= Mordecai Baruch Carvalho =

Mordecai Baruch Carvalho (or Carvallo) (Hebrew: מרדכי ברוך קרבאליו or קרבליו; c. 1705 – January 1785) was a wealthy merchant and rabbi from Tunis.

He devoted part of his time to rabbinical studies, and in 1752 succeeded his teacher, Isaac Lumbroso, whose best pupil he was, as rabbi of the Leghorn congregation of Tunis. Throughout the country he enjoyed a high reputation as a rabbinical authority.

His publications are:

- To'afot Re'em (The Strength of a Unicorn), commentary on the work of Elijah Mizrachi (Leghorn, 1761)
- Mira Dakya (Pure Myrrh), commentary and miscellanies on various tracts of the Babylonian Talmud, and on Maimonides' Yad ha-qazaqah (Leghorn, 1792).

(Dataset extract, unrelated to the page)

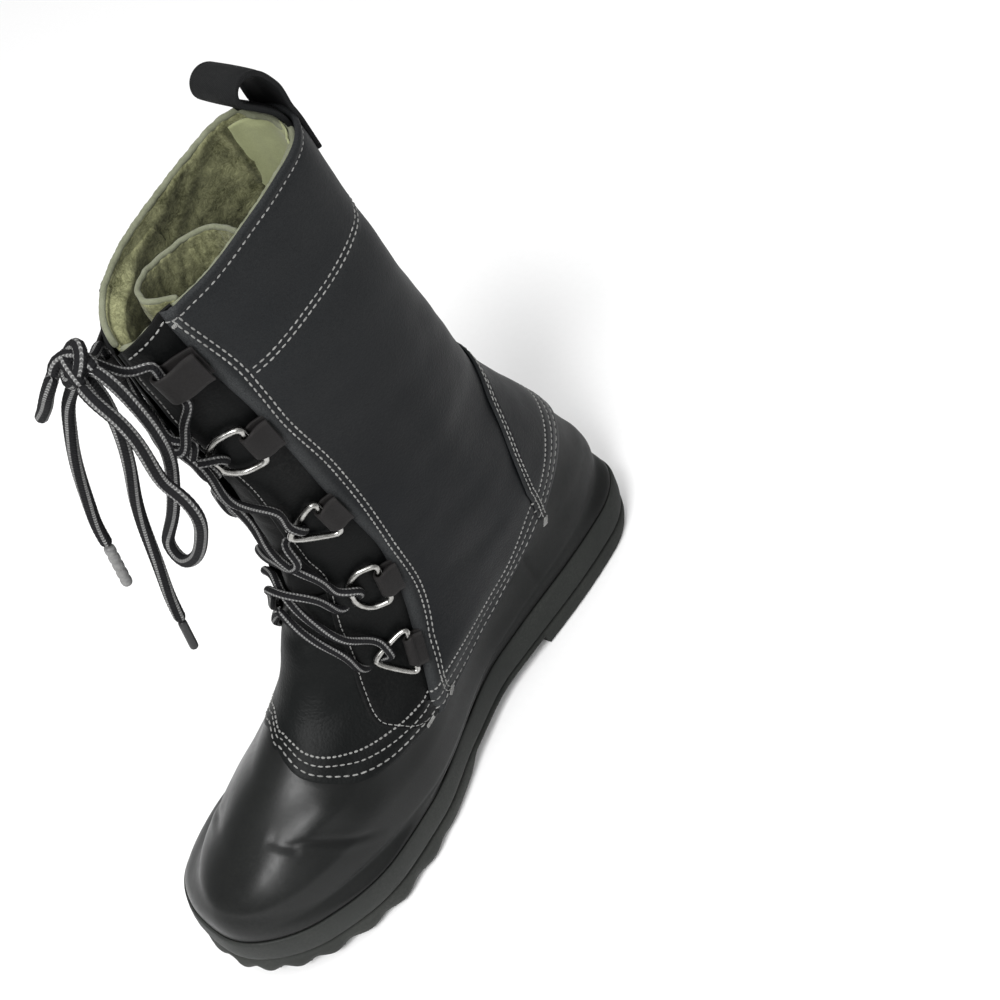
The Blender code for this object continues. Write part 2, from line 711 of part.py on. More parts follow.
# ---------------------------------------------------------------- heel counter and pull loop
def build_counter():
    outer = []
    inner = []
    count = 15
    for r in range(6):
        row_out = []
        row_in = []
        for c in range(count):
            way = 1 - 2 * c / (count - 1)
            z = 80.0
            for _ in range(8):
                edge = counter_front(z)
                u = 1 - abs(way) * (1 - edge)
                low = lower_edge(u) + 0.6
                z = low + (counter_top(max(u, 0.64)) - low) * r / 5
            girth = u if way >= 0 else -u
            row_out.append(last_offset(girth, z, GAP + 1.9))
            row_in.append(last_offset(girth, z, GAP + 0.7))
        outer.append(row_out)
        inner.append(row_in)
    return sheet_body("heel_counter", outer, inner, COUNTER_LEATHER, sharp=50)


def back_wall(x, z):
    """y of the shaft's outer face at the back, x away from its middle."""
    near = 1.0
    far = 0.75
    for _ in range(20):
        u = 0.5 * (near + far)
        if last_point(u, z)[0] < x:
            near = u
        else:
            far = u
    return last_point(u, z)[1]


def build_pull_loop():
    seat = PULL_THICK / 2 + 1.1
    route = [(back_wall(0, z) + seat, z) for z in PULL_OUTER_SEAM] + list(PULL_FREE)
    route += [(back_wall(0, z) - LEATHER - seat, z) for z in PULL_INNER_SEAM]
    path = spline_points(route, 23)
    outer = []
    inner = []
    for i, (y, z) in enumerate(path):
        ahead = path[min(i + 1, len(path) - 1)]
        behind = path[max(i - 1, 0)]
        run = (ahead - behind) / np.linalg.norm(ahead - behind)
        n = np.array([0.0, run[1], -run[0]])
        free = smoothstep((z - 304.0) / 12.0)
        row_out = []
        row_in = []
        for x in (-11.0, -7.0, 0.0, 7.0, 11.0):
            hug = (back_wall(0, min(z, 304)) - back_wall(abs(x), min(z, 304))) * (1 - free)
            p = np.array([x * PULL_WIDTH / 22, y - hug, z])
            row_out.append(p + n * PULL_THICK / 2)
            row_in.append(p - n * PULL_THICK / 2)
        outer.append(row_out)
        inner.append(row_in)
    return sheet_body("pull_loop", outer, inner, STRAP, sharp=50)


build_counter()
build_pull_loop()


# ---------------------------------------------------------------- rings, tabs and lace loops
def local_frame(u, z, nose, width):
    """Seat on the eyestay: origin, direction towards the throat, direction up the facing, outward normal.

    The origin is raised until a flat tab of this width clears the curved eyestay under it.
    """
    origin = last_offset(u, z, -EYESTAY_DROP * thinning(u, z))
    n = last_normal(u, z)
    above = last_point(math.copysign(facing_edge(z + 6), u), z + 6)
    below = last_point(math.copysign(facing_edge(z - 6), u), z - 6)
    up = above - below
    up = up - n * np.dot(up, n)
    up = up / np.linalg.norm(up)
    forward = np.cross(up, n)
    if np.dot(forward, last_point(u * 0.9, z) - origin) < 0:
        forward = -forward
    edge = last_point(math.copysign(facing_edge(z), u), z)
    tail = np.dot(origin - edge, forward) - 2.6
    rise = 0.0
    for i in range(9):
        for j in range(9):
            v = u + math.copysign(0.012 * (i - 5), u)
            height = z + (width + 2) * (j - 4) / 8
            p = last_offset(v, height, -EYESTAY_DROP * thinning(v, height)) - origin
            if -tail - 1 < np.dot(p, forward) < nose + 1:
                rise = max(rise, np.dot(p, n))
    return origin + n * rise, forward, up, n, tail


def tab(name, u, z, hole, height, width):
    """Leather strip folded around a wire or a lace: a rounded nose with a channel, and a flat tail."""
    nose = hole + 1.0
    origin, forward, up, n, tail = local_frame(u, z, nose, width)
    outline = [(nose, 0), (nose * 0.87, nose * 0.5), (nose * 0.5, nose * 0.87), (0, nose),
               (-0.5 * tail, nose - 0.4), (-tail, nose - 1.4), (-tail, -height + 0.35),
               (-0.5 * tail, -height + 0.3), (0, -nose), (nose * 0.5, -nose * 0.87), (nose * 0.87, -nose * 0.5)]
    angles = (0, 30, 60, 90, 125, 160, 200, 235, 270, 300, 330)
    points = []
    for end in (-width / 2, width / 2):
        for f, h in outline:
            points.append(origin + forward * f + n * (height + h) + up * end)
        for a in angles:
            f = hole * math.cos(math.radians(a))
            h = hole * math.sin(math.radians(a))
            points.append(origin + forward * f + n * (height + h) + up * end)
    m = len(outline)
    faces = []
    for j in range(m):
        k = (j + 1) % m
        faces.append([j, k, m + k, m + j])
        faces.append([2 * m + j, 2 * m + k, 3 * m + k, 3 * m + j])
        faces.append([j, k, 2 * m + k, 2 * m + j])
        faces.append([m + j, m + k, 3 * m + k, 3 * m + j])
    return make_object(name, points, faces, TAB, 40)


def ring_path(reach, half, pointed):
    """Plan of a ring: the bar inside the tab, then a round bow or a pointed one."""
    if pointed:
        plan = [(-0.84, 0), (-0.97, 0.05), (-1.0, 0.17), (-0.84, 0.38), (-0.58, 0.62), (-0.30, 0.87),
                (-0.12, 0.98), (0.12, 0.98), (0.30, 0.87), (0.58, 0.62), (0.84, 0.38), (1.0, 0.17),
                (0.97, 0.05), (0.84, 0)]
    else:
        plan = [(-0.82, 0), (-0.96, 0.05), (-1.0, 0.18), (-1.0, 0.38), (-0.9, 0.62), (-0.68, 0.83),
                (-0.36, 0.96), (0, 1.0), (0.36, 0.96), (0.68, 0.83), (0.9, 0.62), (1.0, 0.38),
                (1.0, 0.18), (0.96, 0.05), (0.82, 0)]
    return [(v * half, f * reach) for v, f in plan]


RING_HEIGHT = WIRE + 0.45 + 1.0 + 0.35
NAMES = ("a", "b", "c", "d")
ring_ends = {}


def build_ring_level(side, number):
    z, u, reach, half, pointed = LEVELS[number]
    label = ("medial_" if side > 0 else "lateral_") + NAMES[number]
    girth = side * u
    tab("tab_" + label, girth, z, WIRE + 0.45, RING_HEIGHT, TAB_WIDTH)
    origin, forward, up, n, tail = local_frame(girth, z, WIRE + 1.35, TAB_WIDTH)
    centre = origin + n * RING_HEIGHT
    away = forward * math.cos(RING_TILT) + n * math.sin(RING_TILT)
    path = [centre + up * v + away * f for v, f in ring_path(reach, half, pointed)]
    points, faces = tube_mesh(path, WIRE, 6, closed=True, up=np.cross(away, up))
    make_object("ring_" + label, points, faces, STEEL, 60)
    ring_ends[(side, number)] = (centre + away * (reach + (1.5 if pointed else 3.4)), away, up)


for side in (-1, 1):
    for number in range(4):
        build_ring_level(side, number)
    where = "medial" if side > 0 else "lateral"
    tab("lace_loop_tab_" + where, side * TOP_LOOP[1], TOP_LOOP[0], LACE + 0.4, LACE + 0.4 + 1.0 + 0.35, 18.0)


# ---------------------------------------------------------------- laces
def lace_strand(name, start, finish, middle):
    route = [start] + middle + [finish]
    points, faces = tube_mesh(spline_points(route, 10), LACE, 8)
    return make_object(name, points, faces, LACE_CLOTH, 60)


def ring_exit(side, number, lift):
    end, away, up = ring_ends[(side, number)]
    return end + up * 3.0 * lift


def surface_route(u0, z0, u1, z1, shares):
    return [last_offset(u0 + (u1 - u0) * t, z0 + (z1 - z0) * t, 3.6) for t in shares]


RING_TIPS = (0.235, 0.185, 0.135, 0.115)      # girth of the ring tips, lowest level first
for low in range(3):
    strands = []
    for side in (-1, 1):
        z0 = LEVELS[low][0] + 6
        z1 = LEVELS[low + 1][0] - 2
        middle = surface_route(side * RING_TIPS[low], z0, -side * RING_TIPS[low + 1], z1, (0.25, 0.5, 0.75))
        name = "lace_cross_" + NAMES[low] if side > 0 else "cross_tool_" + NAMES[low]
        strands.append(lace_strand(name, ring_exit(side, low, 1), ring_exit(-side, low + 1, -1), middle))
    union(strands[1], strands[0])


def loop_mouth(side, way):
    """Just outside the top lace loop, at its upper (1) or lower (-1) mouth."""
    origin, forward, up, n, tail = local_frame(side * TOP_LOOP[1], TOP_LOOP[0], LACE + 1.4, 18.0)
    return origin + n * (LACE + 0.4 + 1.0 + 0.35) + up * way * (9.0 + GAP), up * way


strands = []
for side in (-1, 1):
    mouth, run = loop_mouth(-side, -1)
    middle = surface_route(side * RING_TIPS[3], 226.0, -side * 0.20, 246.0, (0.25, 0.5, 0.75))
    name = "lace_cross_d" if side > 0 else "cross_tool_d"
    strands.append(lace_strand(name, ring_exit(side, 3, 1), mouth, middle + [mouth + run * 4.0]))
union(strands[1], strands[0])

bar_middle = surface_route(-RING_TIPS[0], 84.0, RING_TIPS[0], 84.0, (0.25, 0.5, 0.75))
lace_strand("lace_bar", ring_exit(-1, 0, -1), ring_exit(1, 0, -1), bar_middle)

TOP_MEET = ((-1, ((-9.5, -48.5, 273.5), (-3.0, -54.3, 278.3), (1.2, -56.6, 280.9))),
            (1, ((10.5, -48.5, 273.0), (5.0, -54.3, 277.8), (1.8, -56.8, 281.0))))
strands = []
for side, way in TOP_MEET:
    mouth, run = loop_mouth(side, 1)
    name = "lace_top" if side > 0 else "top_tool"
    route = [mouth + run * 3.0] + [np.array(p, float) for p in way]
    strands.append(lace_strand(name, mouth, route[-1], route[:-1]))
union(strands[1], strands[0])


def build_knot():
    work = bmesh.new()
    bmesh.ops.create_icosphere(work, subdivisions=2, radius=1.0)
    points = [np.array(KNOT_CENTRE) + np.array(KNOT_RADII) * np.array(v.co) for v in work.verts]
    faces = [[v.index for v in f.verts] for f in work.faces]
    work.free()
    return make_object("lace_knot", points, faces, LACE_CLOTH, 60)


def aglet(name, ends, radius, material):
    points, faces = tube_mesh(spline_points(ends, 3), radius, 10)
    return make_object(name, points, faces, material, 60)


build_knot()
cord("lace_loop_long", LOOP_LONG, 22, LACE_CLOTH)
cord("lace_loop_short", LOOP_SHORT, 13, LACE_CLOTH)
cord("lace_tail_lateral", TAIL_LATERAL, 10, LACE_CLOTH)
cord("lace_tail_medial", TAIL_MEDIAL, 12, LACE_CLOTH)
aglet("aglet_lateral", AGLET_LATERAL, 2.2, AGLET_GREY)
aglet("aglet_medial", AGLET_MEDIAL, 2.2, AGLET_DARK)
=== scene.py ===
"""Looks of a right-foot lace-up winter boot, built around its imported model.

Frame: toe towards -Y, medial side towards +X, floor at z = 0. Tables are in millimetres and every point
is scaled to metres once, when its mesh is shaped.
"""
from contextlib import contextmanager
import math

import bmesh
import bpy
import numpy as np
from mathutils import Matrix, Vector


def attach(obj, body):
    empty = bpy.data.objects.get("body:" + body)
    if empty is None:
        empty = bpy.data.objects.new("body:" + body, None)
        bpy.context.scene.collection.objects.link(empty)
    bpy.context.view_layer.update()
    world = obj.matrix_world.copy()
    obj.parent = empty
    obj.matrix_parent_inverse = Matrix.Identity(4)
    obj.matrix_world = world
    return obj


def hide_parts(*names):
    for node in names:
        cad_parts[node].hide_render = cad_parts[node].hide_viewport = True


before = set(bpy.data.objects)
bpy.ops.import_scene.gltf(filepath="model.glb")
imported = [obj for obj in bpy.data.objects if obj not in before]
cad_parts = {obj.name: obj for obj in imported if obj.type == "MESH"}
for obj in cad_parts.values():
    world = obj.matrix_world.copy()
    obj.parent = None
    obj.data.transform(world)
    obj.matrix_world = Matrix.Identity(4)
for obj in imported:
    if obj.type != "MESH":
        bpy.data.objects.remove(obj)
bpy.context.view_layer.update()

MM = 0.001
SIDES = ((1, "medial"), (-1, "lateral"))
rng = np.random.default_rng(51)

# ---- camera
EYE = Vector((0.3690, -0.2152, 0.5619))
AZIMUTH = math.radians(51.26)         # the eye looks from the toe's medial side
ELEVATION = math.radians(46.594)
ROLL = math.radians(-20.908)
LENS = 53.2


def place_camera():
    back = Vector((math.sin(AZIMUTH) * math.cos(ELEVATION), -math.cos(AZIMUTH) * math.cos(ELEVATION),
                   math.sin(ELEVATION)))
    right = Vector((math.cos(AZIMUTH), math.sin(AZIMUTH), 0.0))
    up = back.cross(right)
    across = right * math.cos(ROLL) + up * math.sin(ROLL)
    upward = up * math.cos(ROLL) - right * math.sin(ROLL)
    data = bpy.data.cameras.new("camera")
    data.sensor_width = 36.0
    data.lens = LENS
    data.clip_start = 0.01
    data.clip_end = 20.0
    camera = bpy.data.objects.new("camera", data)
    camera.matrix_world = Matrix.Translation(EYE) @ Matrix((across, upward, back)).transposed().to_4x4()
    bpy.context.scene.collection.objects.link(camera)
    bpy.context.scene.camera = camera


place_camera()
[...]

He also published the uncompleted work of his son, Isaac Carvalho, who died in January 1759 at the age of twenty-eight. This work, entitled Sefer ha-Zikronot we-Chayye Yitzchaq (Book of Records, and the Life of Isaac), and published together with the elder Carvalho's To'afot Re'em, contains a commentary on the works of Mizrachi, miscellanies on various tracts of the Talmud, and four funeral orations. Carvalho died in 1785, at an advanced age.